Why Magic: the Gathering primed me to learn code in my mid twenties.
I never saw myself as logical. The main function of mathematics and its various incarnations in my life was to wreak havoc on my brain. The experience of writing proofs was similar to aluminum foil scraping against my tooth fillings. It wasn’t fun and with time I managed to make it through all of my classes, until my senior year, when I found it easier to pay someone else to do my homework.

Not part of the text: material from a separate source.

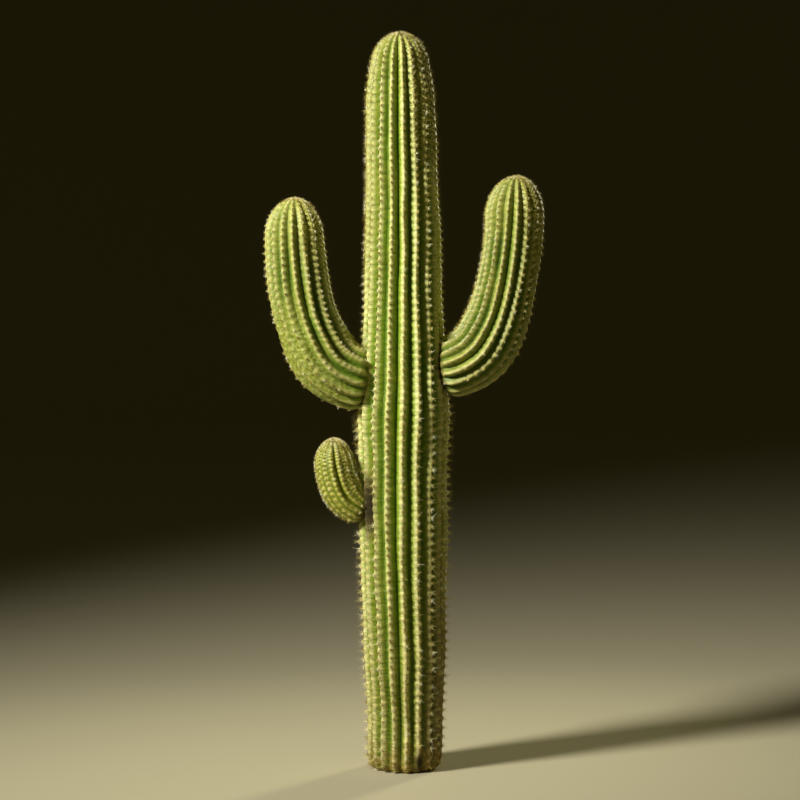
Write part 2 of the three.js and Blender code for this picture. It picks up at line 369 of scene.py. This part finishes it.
    def contains(self, points, margin):
        """True where a point lies within the limb's crest radius less a margin."""
        if self.plan is None:
            z = points[:, 2]
            off = np.hypot(points[:, 0] - value_at(TRUNK_CENTRE_X, z), points[:, 1])
            return off < self.crest(np.clip(z, 0, self.length)) - margin
        d = np.linspace(0, self.length, 160)
        centre, _, _ = self.axes(d)
        gap = np.linalg.norm(points[:, None] - centre[None], axis=-1) - self.crest(d)[None]
        return gap.min(1) < -margin


def new_object(name, verts, faces, materials, smooth_faces=True, face_slots=None):
    mesh = bpy.data.meshes.new(name)
    mesh.from_pydata(np.asarray(verts, float) * MM, [], faces)
    for material in materials:
        mesh.materials.append(material)
    if smooth_faces:
        mesh.polygons.foreach_set("use_smooth", np.ones(len(mesh.polygons), bool))
    if face_slots is not None:
        mesh.polygons.foreach_set("material_index", np.asarray(face_slots, np.int32))
    mesh.update()
    obj = bpy.data.objects.new(name, mesh)
    bpy.context.scene.collection.objects.link(obj)
    return obj


def ring_quads(rings, count):
    """Four-sided faces between closed rings of count points each, whose points are listed ring by ring."""
    r, c = np.meshgrid(np.arange(rings - 1), np.arange(count), indexing="ij")
    n = (c + 1) % count
    low, high = r * count, (r + 1) * count
    return np.stack([low + c, low + n, high + n, high + c], -1).reshape(-1, 4)


def limb_skin(limb, material):
    """The limb's fine skin: rows of points up the limb, closed by a fan at each end."""
    # the last row stops just short of the tip
    rows = np.arange(0, limb.areoles - 0.12, 1.0 / ROWS_PER_AREOLE)
    per = len(RIB_PHASES)
    count = limb.ribs * per
    rib = np.repeat(np.arange(limb.ribs), per)[None].repeat(len(rows), 0)
    phase = np.tile(RIB_PHASES, limb.ribs)[None].repeat(len(rows), 0)
    points, masks = limb.skin(rows[:, None].repeat(count, 1), rib, phase)
    flat = points.reshape(-1, 3)
    tip_centre, _, _ = limb.axes(np.array([limb.length]))
    verts = np.vstack([flat, points[0].mean(0), tip_centre])
    c = np.arange(count)
    n = (c + 1) % count
    last = (len(rows) - 1) * count
    low = np.stack([np.full(count, len(flat)), n, c], -1)
    high = np.stack([np.full(count, len(flat) + 1), last + c, last + n], -1)
    faces = ring_quads(len(rows), count).tolist() + low.tolist() + high.tolist()
    obj = new_object(limb.name + "_skin", verts, faces, [material])
    # the materials read the height in metres
    for key, values in masks.items():
        full = np.concatenate([values.ravel(), [values[0].mean(), values[-1].mean()]])
        layer = obj.data.attributes.new(key, "FLOAT", "POINT")
        layer.data.foreach_set("value", (full * (MM if key == "height" else 1)).astype(np.float32))
    add_uv(obj, len(rows), count)
    return obj


def add_uv(obj, rows, count):
    """The skin unrolled: across by its place round the limb, and up by its row, with the fans at the ends."""
    c = np.arange(count)

    def up(row):
        return row / rows * 0.98 + 0.01

    def fan(second, third, centre_v, edge_v):
        u = np.stack([(c + 0.5) / count, second / count, third / count], -1)
        return np.stack([u, np.array([centre_v, edge_v, edge_v])[None].repeat(count, 0)], -1)

    across = np.tile(c, rows - 1)
    row = np.repeat(np.arange(rows - 1), count)
    quads = np.stack([np.stack([across, across + 1, across + 1, across], -1) / count,
                      up(np.stack([row, row, row + 1, row + 1], -1))], -1)
    uv = [quads, fan(c + 1.0, c, 0.0, up(0)), fan(c, c + 1.0, 1.0, up(rows - 1))]
    layer = obj.data.uv_layers.new(name="OFBake")
    layer.data.foreach_set("uv", np.vstack([part.reshape(-1, 2) for part in uv]).astype(np.float32).ravel())


def areole_frames(limb, others):
    """Crest point, outward, upward and sideways directions at every areole that shows."""
    rng = limb.rng
    first = FIRST_TRUNK_AREOLE if limb.plan is None else FIRST_ARM_AREOLE
    a, rib = [], []
    for r in range(limb.ribs):
        ks = np.arange(0, int(limb.areoles) + 1) + limb.start[r]
        ks = ks[(ks > first) & (ks < limb.areoles - LAST_AREOLE_GAP)]
        a.append(ks)
        rib.append(np.full(len(ks), r))
    a, rib = np.concatenate(a), np.concatenate(rib)
    count = len(a)
    a = a + rng.normal(0, AREOLE_JITTER, count)
    zero = np.zeros(count)
    point, masks = limb.skin(a, rib, zero)
    up = unit(limb.skin(a + STEP_UP, rib, zero)[0] - limb.skin(a - STEP_UP, rib, zero)[0])
    side = unit(limb.skin(a, rib, zero + STEP_ACROSS)[0] - limb.skin(a, rib, zero - STEP_ACROSS)[0])
    out = unit(np.cross(side, up))
    # fewer stand at an arm's root, on its patch and in a scar, and none inside another limb
    keep = np.ones(count, bool)
    if limb.plan is not None:
        from_root = (masks["height"] - 120 * limb.bare) / (260 * limb.bare ** 3)
        keep &= rng.random(count) < 0.3 + 0.7 * smooth(from_root)
        if limb.patch is not None:
            keep &= rng.random(count) > 0.45 * masks["mottle"]
    keep &= rng.random(count) > 0.95 * smooth(masks["scar"] / 0.35)
    for other, margin in others:
        keep &= ~other.contains(point, margin)
    side = unit(np.cross(up, out))
    return dict(point=point[keep], out=out[keep], up=up[keep], side=side[keep], tip=masks["tip"][keep],
                height=masks["height"][keep], shaggy=masks["shag"][keep])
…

My first job was as a 14 year-old student aid serving Honeybuns, BetterMaid Chips, Hot Pockets, Boiled Hotdogs and Red Hot Beef Burritos out of an unventilated enclosed space to hungry children. Freebasing Tina’s Burritos and staring into the microwave may have damaged my brain, preventing it from properly counting how many frozen burritos were served and balancing the cash box. Or perhaps it was because I didn’t perceive myself as capable, mathematical or logical. In reality self-actualization was only half the problem because the other half of me was usually involved in playing a game of Magic: the Gathering in between every transaction.
Each website I build is custom, uses and reuses similar logic, but almost always presents a different set of challenges I must overcome. If someone told me when I was in my twenties that I was going to be developing and designing websites I would not have believed them. Yesterday, I asked myself, how in the world am I a successful web designer and how did I get into this profession in the first place?
Well, I am successful because of the skills MTG helped develop and reinforce at an early age (11-18). My background was initially in broadcasting and youth-development. Read about the Sunday Idiom here. Web Design enabled me to bypass radio and share my opinions about the music I loved. Also, a better understanding of design and code enabled me to present it exactly how I wanted. My advice is to do what you love, play Magic: the Gathering with your kids and that critical thinking is important in everything worth putting into the world.